The one exception among the cloud leaders right now is Google, sort of, since they do mention Moore’s Law on their site as being a part of their pricing philosophy, but it seems to get little attention, and I’m not convinced they are still walking that talk. If they are then they’ll drop prices very soon. In any case, all of the providers are very, very aware of this situation, and they track it very closely. Many of the customers, not so much. They are historically awful at preparing business cases, and the pundits that make a living writing about what the providers do tend to be focused on easy things like the next great provider innovation rather than hard things like cloud service financials. It’s now been over a year and a half since I priced the configurations we’ve been discussing in this blog, and the pricing from Amazon, Google and Microsoft still hasn’t changed in all that time. But business is good, and the money is just rolling in, so why would they change a thing?
I’ve seen this question being asked more often lately. I’ve even seen a few pundits, peddlers and consultants referring to public cloud services as if they are commodities, as if that’s something that everyone knows and simply accepts, so perhaps it’s time to give the question a close examination. There are many definitions of the word “commodity,” but in the context that I’m writing about here a commodity tends to have the following attributes:
- It’s usually an economic good that has some value.
- One unit of that good has about the same value regardless of who sells it to you.
- It’s usually mass produced and
- Markets for commodities are usually driven primarily by price, with brand names being of far less value than in markets for non-commodity goods.
- Because of these factors commodities can usually be easily bought and sold on market exchanges.
Common examples of commodity goods are things like gold, copper, crude oil, soy beans and wheat. An ounce of gold, a barrel of oil or a bushel of ordinary wheat have more or less universal values no matter where they come from. They are mass produced and have a single unit price that you can look up on a commodity exchange at any point in time.
Certainly, public cloud services are not very similar to this. Right off the bat we see that they are not goods; they are services. How can a service be a commodity, since the quality of a service almost undoubtedly varies from one provider to the next? Well, they can’t, but to be fair there are some services that are at least “commodity-like.” Two that come to mind are the notary services and vehicle inspections that we all need from time to time. Those aren’t traded on exchanges like true commodity goods would be, but they are at least similarly priced and something you can get from pretty much any provider and receive more or less the same value. So, for the sake of argument, let’s give cloud services a pass on our first criteria above and stretch the meaning of “commodity” to include services.
On to points 2 and 3. One could argue that public cloud services are sort of mass produced, since they are built on huge “farms” of equipment, large groups of which are identically configured, and the same menu of services is offered to every customer. Unfortunately, however, that’s only true if you focus on one provider. If you look across providers, you find that very different services are provided on top of equipment configurations that are very different from one another. The prices, and what’s included in the prices, vary dramatically from one provider to the next, as we’ve discussed in-depth in my previous posts. Support, SLAs, security, functionality, performance and other factors are all quite different from one provider to the next, and anyone who’s read The Cloud Service Evaluation Handbook appreciates the critical importance of these differences.

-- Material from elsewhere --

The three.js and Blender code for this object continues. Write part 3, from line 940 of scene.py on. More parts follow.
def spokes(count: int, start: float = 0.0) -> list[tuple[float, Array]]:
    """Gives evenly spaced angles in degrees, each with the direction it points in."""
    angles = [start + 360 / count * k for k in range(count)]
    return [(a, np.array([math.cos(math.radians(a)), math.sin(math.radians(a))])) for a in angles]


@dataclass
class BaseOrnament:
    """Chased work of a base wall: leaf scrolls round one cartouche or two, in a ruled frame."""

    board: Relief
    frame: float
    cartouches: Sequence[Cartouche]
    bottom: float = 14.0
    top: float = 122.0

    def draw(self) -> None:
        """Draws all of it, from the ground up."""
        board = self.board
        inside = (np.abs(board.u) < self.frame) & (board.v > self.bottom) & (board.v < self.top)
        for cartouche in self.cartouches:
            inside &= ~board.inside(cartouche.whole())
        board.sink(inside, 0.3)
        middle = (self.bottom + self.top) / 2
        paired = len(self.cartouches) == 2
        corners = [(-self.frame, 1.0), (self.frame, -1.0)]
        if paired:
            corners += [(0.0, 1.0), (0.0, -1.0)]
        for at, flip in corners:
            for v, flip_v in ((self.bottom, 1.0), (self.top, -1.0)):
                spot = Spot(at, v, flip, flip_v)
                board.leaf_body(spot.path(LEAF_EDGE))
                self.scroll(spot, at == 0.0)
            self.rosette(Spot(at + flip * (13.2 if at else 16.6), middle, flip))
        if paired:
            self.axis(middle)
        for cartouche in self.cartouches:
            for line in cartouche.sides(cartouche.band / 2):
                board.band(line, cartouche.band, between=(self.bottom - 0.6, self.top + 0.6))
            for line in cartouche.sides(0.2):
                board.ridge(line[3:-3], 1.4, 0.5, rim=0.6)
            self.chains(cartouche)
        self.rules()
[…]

If that’s not enough to end any debate, it’s on point 4 that cloud services spectacularly fail the commodity test. I would argue that the market for public cloud is in no way driven by price. Some may be shocked to hear me say that, but a brief review of my posts on cloud pricing below shows that to be true. A market that was truly price-driven would have its major competitors much closer together on what they charge, just as you often see from two gas stations situated across the street from each other. Brand names are, in fact, almost everything in the cloud service market, at least so far. Amazon is seen as the inventor of this space, and they are clearly reaping the benefits of that. Microsoft has a large mind-share among developers and Google is perceived as a pioneer for almost any type of new, automated technology. This is why IBM isn’t crushing the rest of the market, since their brand is more associated with their leadership of the “old,” not-much-loved traditional outsourcing space. Add the relative strengths of these important brands to the actual features and functionality of the services they sell, which are all different from each other, and you can fully explain their relative market success.

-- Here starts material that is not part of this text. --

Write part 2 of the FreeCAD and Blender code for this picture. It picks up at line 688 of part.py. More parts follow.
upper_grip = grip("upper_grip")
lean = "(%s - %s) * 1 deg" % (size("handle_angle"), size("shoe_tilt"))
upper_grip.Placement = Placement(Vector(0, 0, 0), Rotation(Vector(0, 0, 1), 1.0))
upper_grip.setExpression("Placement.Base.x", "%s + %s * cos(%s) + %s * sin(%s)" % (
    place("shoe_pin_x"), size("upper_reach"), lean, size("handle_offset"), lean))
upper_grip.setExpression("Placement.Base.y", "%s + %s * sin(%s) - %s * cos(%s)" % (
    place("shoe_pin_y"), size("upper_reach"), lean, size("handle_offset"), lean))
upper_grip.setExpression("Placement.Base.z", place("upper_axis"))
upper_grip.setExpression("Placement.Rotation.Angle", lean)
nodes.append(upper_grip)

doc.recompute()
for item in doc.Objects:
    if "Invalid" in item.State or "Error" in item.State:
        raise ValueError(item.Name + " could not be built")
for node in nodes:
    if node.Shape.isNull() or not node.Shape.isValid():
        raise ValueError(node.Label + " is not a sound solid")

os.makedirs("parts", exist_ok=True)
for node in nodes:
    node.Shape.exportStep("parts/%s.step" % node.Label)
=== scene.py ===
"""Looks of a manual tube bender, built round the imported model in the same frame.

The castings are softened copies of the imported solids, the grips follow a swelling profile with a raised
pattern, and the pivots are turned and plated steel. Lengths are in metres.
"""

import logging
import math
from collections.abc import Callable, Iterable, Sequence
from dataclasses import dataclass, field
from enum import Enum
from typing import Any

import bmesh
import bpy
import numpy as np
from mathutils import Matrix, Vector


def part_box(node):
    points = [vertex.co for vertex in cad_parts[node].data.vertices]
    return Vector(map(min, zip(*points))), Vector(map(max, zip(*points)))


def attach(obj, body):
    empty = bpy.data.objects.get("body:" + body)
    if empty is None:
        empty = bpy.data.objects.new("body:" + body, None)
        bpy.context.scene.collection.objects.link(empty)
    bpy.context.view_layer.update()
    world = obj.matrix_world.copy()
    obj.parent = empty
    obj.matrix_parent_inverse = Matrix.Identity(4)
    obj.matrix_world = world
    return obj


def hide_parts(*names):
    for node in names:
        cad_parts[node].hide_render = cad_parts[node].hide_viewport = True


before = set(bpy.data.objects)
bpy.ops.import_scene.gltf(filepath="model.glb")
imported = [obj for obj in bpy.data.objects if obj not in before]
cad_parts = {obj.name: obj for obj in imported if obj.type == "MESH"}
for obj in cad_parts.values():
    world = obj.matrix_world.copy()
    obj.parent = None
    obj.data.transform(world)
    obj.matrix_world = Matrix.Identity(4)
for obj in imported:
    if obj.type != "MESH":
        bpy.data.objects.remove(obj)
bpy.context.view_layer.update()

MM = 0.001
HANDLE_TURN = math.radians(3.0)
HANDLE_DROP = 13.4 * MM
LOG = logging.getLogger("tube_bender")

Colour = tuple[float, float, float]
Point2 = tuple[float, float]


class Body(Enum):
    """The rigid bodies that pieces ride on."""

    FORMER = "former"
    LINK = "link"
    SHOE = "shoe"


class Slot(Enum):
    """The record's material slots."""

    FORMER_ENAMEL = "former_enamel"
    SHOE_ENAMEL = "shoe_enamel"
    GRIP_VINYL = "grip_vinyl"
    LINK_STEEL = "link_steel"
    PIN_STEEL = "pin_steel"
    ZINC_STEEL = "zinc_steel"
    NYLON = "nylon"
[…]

Finally, to our last criteria, there is no commodity market exchange for cloud services. “Hold it!” you say. What about Amazon’s “spot instances?” Those are traded on an exchange! Well sure, but not the kind of exchange that the meaning of the word “commodity” alludes to, and I actually think this might be where a lot of misuse of the term is coming from. You’ve got to remember that Amazon’s “market” is only for AWS EC2 instances, traded only with Amazon customers on an exchange run by Amazon. Microsoft can’t sell one of their instances on that exchange. You could argue that the spot instances themselves are commodities because anyone can buy and sell them, but that’s only one type of instance from one provider. There is no reasonable way to generalize that and infer that all public cloud services are commodities. Nor will that happen in the future unless Amazon becomes the only public CSP and all AWS infrastructure becomes “spot” infrastructure. Today what you have is more analogous to an equity stock market like NASDAQ,… if it only sold multiple types of stock from a single company and if NASDAQ were owned by that company. NASDAQ doesn’t trade commodities, and there’s a reason for that – commodities and equities really are quite different things.
So, hopefully that put’s the question to rest. Amazon did not look at IT infrastructure and decide “we can turn this into a commodity.” If they did they would have made all of their automation open source and their APIs non-proprietary. What they did do was look at IT infrastructure and decide “we can sell this like shrink-wrapped software or like books, and there’s nobody in the world better at doing that than us; all we need is the right automation.” Software packages are not commodities; books are not commodities and neither is IaaS.